In a given time period (e.g., quarterly, biannually) :

  • How many white resumes were reviewed before white candidates were selected for interviews versus how many BIPOC resumes where reviewed before a similar number of BIPOC candidates were selected for interviews?

  • How many white job candidates  were hired versus BIPOC job candidates?

  • How many whites, at selected job categories, were promoted versus how many BIPOC employees were promoted in those job categories?

  • In any selected job category, what is the average time it takes a white person to get promoted to the next rung versus the average time that it takes a BIPOC person to be promoted to the next rung?

  • What percentage of whites received one the top 2 job ratings in their evaluations versus what percentage of BIPOC employees received one of the top 2 ratings?

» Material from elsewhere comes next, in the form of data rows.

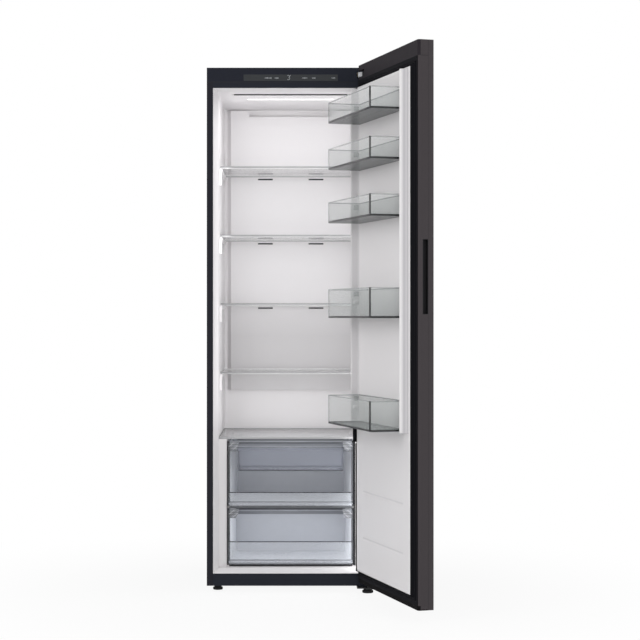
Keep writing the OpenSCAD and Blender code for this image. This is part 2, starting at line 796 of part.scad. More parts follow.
// Compressor: a domed steel shell with its terminal box, on a foot plate
module compressor() color([0.12, 0.12, 0.13]) {
    r = comp_w / 2;
    dome = r * 0.45;
    translate([comp_x, comp_y, comp_z]) rotate_extrude() polygon(concat([[0, 0]],
        [for (a = [0 : 15 : 90]) [r * sin(a), dome * (1 - cos(a))]],
        [for (a = [90 : -15 : 0]) [r * sin(a), comp_h - dome * (1 - cos(a))]], [[0, comp_h]]));
    block([comp_x - comp_plate_x, comp_y - comp_plate_y, base_z + mount_h],
        [comp_x + comp_plate_x, comp_y + comp_plate_y, comp_z + 2 * comp_plate_t]);
    translate([comp_x + r - 6, comp_y - box_y / 2, comp_z + comp_h * 0.35]) cube([box_x, box_y, box_z]);
}

module compressor_mounts() color([0.08, 0.08, 0.08]) for (x = [-1, 1], y = [-1, 1])
    translate([comp_x + x * (comp_plate_x - mount_r - 1), comp_y + y * (comp_plate_y - mount_r - 1), base_z])
        cylinder(r = mount_r, h = mount_h);

// Finned condenser on its end plates, with the fan's plate, motor and shaft
module condenser() color([0.2, 0.2, 0.21]) {
    for (row = [0 : coil_rows - 1], y = [coil_y0 + coil_d / 4, coil_y1 - coil_d / 4])
        translate([coil_x0, y, coil_z + 14 + coil_pitch * row]) rotate([0, 90, 0])
            cylinder(r = coil_tube_r, h = coil_l);
    for (x = [coil_x0 + coil_fin : coil_fin : coil_x1 - coil_fin])
        block([x, coil_y0, coil_z], [x + fin_t, coil_y1, coil_z + coil_h]);
    for (x = [coil_x0, coil_x1 - coil_plate]) block([x, coil_y0, base_z],
        [x + coil_plate, fan_y, coil_z + coil_h]);
    difference() {
        block([coil_x0, fan_y, base_z], [coil_x1, fan_y + coil_plate, coil_z + coil_h]);
        translate([fan_x, fan_y - eps, fan_mid_z]) rotate([-90, 0, 0])
            cylinder(r = fan_w / 2 + fan_rim, h = coil_plate + 2 * eps);
    }
    block([coil_x0, fan_y, fan_mid_z - fan_bar], [coil_x1, fan_y + coil_plate, fan_mid_z + fan_bar]);
    translate([fan_x, fan_y + coil_plate, fan_mid_z]) rotate([-90, 0, 0]) {
        cylinder(r = fan_motor_r, h = fan_motor_d);
        cylinder(r = shaft_r, h = fan_motor_d + fan_d);
    }
}

module condenser_fan() color([0.85, 0.86, 0.87])
    translate([fan_x, fan_y + coil_plate + fan_motor_d + rest, fan_mid_z])
    fan(fan_w / 2, shaft_r + running, fan_d);

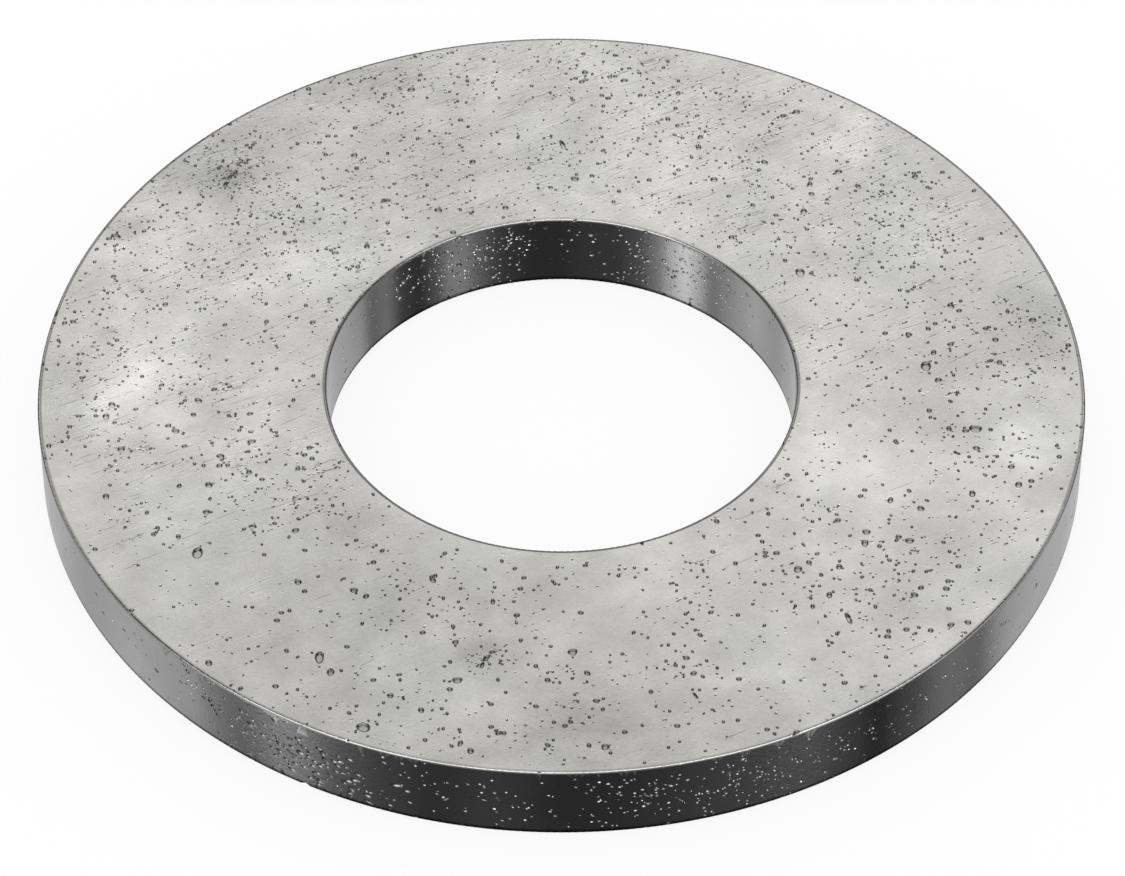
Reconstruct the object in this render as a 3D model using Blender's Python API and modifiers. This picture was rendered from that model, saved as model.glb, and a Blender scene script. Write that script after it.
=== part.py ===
"""Flat washer, quarter-inch narrow (SAE) pattern: one stamped disc of low-carbon steel.

The disc lies flat with its axis on +Z. The origin is on that axis, in the plane of the
lower bearing face, so the washer stands on z = 0. Units are metres.
"""

import bpy

# Driving dimensions, inch sizes of the standard turned into metres.
INCH = 0.0254
OUTER_DIAMETER = 0.625 * INCH   # 15.875 mm
HOLE_DIAMETER = 0.281 * INCH    # 7.137 mm, clearance hole for a quarter-inch bolt
THICKNESS = 0.051 * INCH        # 1.295 mm, the thin limit of 16-gauge stock
EDGE_RADIUS = 0.00006           # tumbled break on all four circular edges
EDGE_SEGMENTS = 2               # facets across each edge break
TURN_STEPS = 144                # facets round the circle

PART_COLLECTION = "flat_washer"


def clear_scene():
    """Leaves an empty scene, so only the washer is in it."""
    for obj in list(bpy.data.objects):
        bpy.data.objects.remove(obj, do_unlink=True)


def steel():
    """Plain, unplated low-carbon steel with a dull tumbled shine."""
    material = bpy.data.materials.new("plain_steel")
    material.use_nodes = True
    shader = material.node_tree.nodes["Principled BSDF"]
    shader.inputs["Base Color"].default_value = (0.58, 0.58, 0.56, 1.0)
    shader.inputs["Metallic"].default_value = 1.0
    shader.inputs["Roughness"].default_value = 0.32
    return material


def section_outline():
    """The rectangular section at +X, as a closed loop.

    It starts at the top of the outer side and runs down it, in along the lower face,
    up the wall of the hole and back out along the upper face.
    """
    outer = OUTER_DIAMETER / 2
    inner = HOLE_DIAMETER / 2
    return [
        (outer, 0.0, THICKNESS),
        (outer, 0.0, 0.0),
        (inner, 0.0, 0.0),
        (inner, 0.0, THICKNESS),
    ]


def make_disc(collection, material):
    """The washer itself: the section turned once round Z, then its corners broken."""
    corners = section_outline()
    edges = [(i, (i + 1) % len(corners)) for i in range(len(corners))]
    mesh = bpy.data.meshes.new("washer_disc")
    mesh.from_pydata(corners, edges, [])
    disc = bpy.data.objects.new("washer_disc", mesh)
    collection.objects.link(disc)
    disc.location = (0.0, 0.0, 0.0)
    mesh.materials.append(material)

    turn = disc.modifiers.new("turn", "SCREW")
    turn.axis = "Z"
    turn.steps = TURN_STEPS
    turn.render_steps = TURN_STEPS
    turn.use_merge_vertices = True
    turn.merge_threshold = 0.000001
    turn.use_smooth_shade = True

    edge_break = disc.modifiers.new("edge_break", "BEVEL")
    edge_break.width = EDGE_RADIUS
    edge_break.segments = EDGE_SEGMENTS
    edge_break.limit_method = "ANGLE"
    edge_break.angle_limit = 0.7
    edge_break.use_clamp_overlap = True
    edge_break.harden_normals = True
    return disc


def main():
    clear_scene()
    collection = bpy.data.collections.new(PART_COLLECTION)
    bpy.context.scene.collection.children.link(collection)
    make_disc(collection, steel())


main()
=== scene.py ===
import math

import bpy
import numpy as np
from mathutils import Matrix, Vector
from mathutils.geometry import delaunay_2d_cdt


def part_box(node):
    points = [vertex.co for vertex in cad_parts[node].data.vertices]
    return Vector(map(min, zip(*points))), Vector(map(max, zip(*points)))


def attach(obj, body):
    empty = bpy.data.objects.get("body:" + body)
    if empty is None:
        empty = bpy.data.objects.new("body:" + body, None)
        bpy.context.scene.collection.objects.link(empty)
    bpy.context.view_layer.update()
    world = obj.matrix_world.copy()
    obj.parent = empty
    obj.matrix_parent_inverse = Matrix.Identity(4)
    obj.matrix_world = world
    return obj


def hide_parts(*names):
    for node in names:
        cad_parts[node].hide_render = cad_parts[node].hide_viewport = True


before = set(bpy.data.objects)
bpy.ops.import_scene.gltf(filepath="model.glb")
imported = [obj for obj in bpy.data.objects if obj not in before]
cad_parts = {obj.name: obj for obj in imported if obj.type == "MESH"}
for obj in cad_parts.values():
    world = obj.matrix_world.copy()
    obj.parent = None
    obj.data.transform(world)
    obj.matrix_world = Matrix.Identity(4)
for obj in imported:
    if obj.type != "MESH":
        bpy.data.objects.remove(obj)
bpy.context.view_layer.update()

# ---------------------------------------------------------------------------
# Sizes, in millimetres. Outside and thickness come from the CAD node.
# ---------------------------------------------------------------------------
low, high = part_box("washer_disc")
MM = 0.001
R_OUT = (high.x - low.x) / 2 / MM
THICK = (high.z - low.z) / MM
R_BORE = 0.281 * 25.4 / 2
EDGE = 0.042                      # radius of the tumbled edge break, as sharp as its line in the picture
GRAIN_DEG = 27.5                  # direction of the sheet's rolling scratches

rng = np.random.RandomState(41)

# The section is one closed loop of length TOTAL. S runs outwards over the upper face, down
# the outer wall, inwards under the lower face and up the wall of the hole.
FACE_W = (R_OUT - EDGE) - (R_BORE + EDGE)
ARC = EDGE * math.pi / 2
WALL_H = THICK - 2 * EDGE
S = np.cumsum([0, FACE_W, ARC, WALL_H, ARC, FACE_W, ARC, WALL_H, ARC])
TOTAL = S[8]


def section(s):
    """Radius, height and outward normal (radial, axial) of the section at S = s."""
    s = np.mod(s, TOTAL)
    k = np.clip(np.searchsorted(S, s, side="right") - 1, 0, 7)
    d = s - S[k]
    t = d / EDGE
    sn, cs = np.sin(t), np.cos(t)
    one, zero = np.ones_like(s), np.zeros_like(s)
    rho = np.choose(k, [R_BORE + EDGE + d, R_OUT - EDGE + EDGE * sn, R_OUT * one, R_OUT - EDGE + EDGE * cs,
                        R_OUT - EDGE - d, R_BORE + EDGE - EDGE * sn, R_BORE * one, R_BORE + EDGE - EDGE * cs])
    z = np.choose(k, [THICK * one, THICK - EDGE + EDGE * cs, THICK - EDGE - d, EDGE - EDGE * sn,
                      zero, EDGE - EDGE * cs, EDGE + d, THICK - EDGE + EDGE * sn])
    nr = np.choose(k, [zero, sn, one, cs, zero, -sn, -one, -cs])
    nz = np.choose(k, [one, cs, zero, -sn, -one, -cs, zero, sn])
    return rho, z, nr, nz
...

  • Wherever managers are required to identify their choices of high potential employees (as in succession planning), how many whites were identified versus how many BIPOC people were identified?

In most companies, there is a list of required assignments which high potential employees pass through on their way to top management.  In order to manage bias, it is necessary for top leaders to identify whichever positions in their company are deemed essential learning positions for advancement to top management. In manufacturing, for instance, some of those assignments are to positions as production manager, inventory control manager and sales manager.  Human Resources and IT are often seen as less valued assignments. The pattern of assignments to those high valued positions comprise another component of the Score Card.

  • How many whites were selected for those highly valued positions versus how many  BIPOC employees were selected.

The last component of the scorecard is turnover data, both voluntary turnover and involuntary turnover.  Turnover is very costly to any organization.  It often takes 6 months before a new employee has enough information and experience to carry to their job in a high performing manner.  During those 6 months, the organization is not getting performance in full measure to what it costs to pay and trying the new person.  I remember one high tech manufacturing company that discovered that the part time women employees it hired left in large numbers within a year after starting employment. They left to take jobs at a competitor company that valued their part-time employees better in terms of money and flexible hours.  In effect, the first company had become the training site for the second company, which reaped the benefits of hiring the staff who had been fully trained by the first company.  This was a costly practice on the part of the first company, and it was never tabulated until they examined their turnover data about part-time workers (who were overwhelmingly women.

  • How many white employees left the company voluntarily versus how many BIPOC employees?

  • How many white employees were terminated involuntarily versus how many BIPOC employees?

 Using the Score Card as a Tool for Change

The Score Card is a means to an end.  The desired end is equitable job opportunity across all racial groups.  Obviously, this does not mean that each person in each racial category rises to the top of the organization. That never occurred even when it was only  white men who reached top management ranks.  The extent of career equity can be determined by examining averages across racial groups.  If those averages (e.g., hires, promotions, performance ratings, etc,) are roughly proportional to the numbers of each racial group in the company, then we can say there is racial equity.

Score Cards are high-leverage tools because they send an unmistakable message to managers that they must demonstrate performance in terms of equity.  It is not enough for a manager to avoid involvement in a racially tinged interaction.  Score Cards dictate that managers must produce results – they must manage their unit in such a way that there is no skew in terms of career opportunity for any racial group.  This means that they have to pay close attention to the way their department handles the daily business of job assignments, performance evaluation, promotions, etc.  The Score Card ensures that there will be a clear record of just how well those functions are handled in any one manager’s unit.

Score Cards also ensure that managers will “see race.”  In order to be successful, managers in organizations using Score Cards, must note racial patterns and must intervene if there is a skew in how any one racial group fares in that organizational unit.

I am familiar with companies that tied performance, as measured by Score Cards, to managerial compensation.  In one company 15% of the bonus of top managers was tied to positive Score Cards.  This is significant amount of money when you are dealing with bonuses of more than $400,000 dollars.  Performance on the Score Cards also figures into the assessment of whether a particular top manager is likely to be assigned additional responsibilities.

Even in companies that don’t give bonuses at that level, the Score Card separates those managers who manage well across racial differences from those who do not.  Within the United States, the proven ability to provide equitable job opportunity is a strong asset in this climate of an increasingly diverse workforce.  The Score Card is an accounting tool that allows top leadership to identify those managers who have the skills needed to operate well in this diverse environment.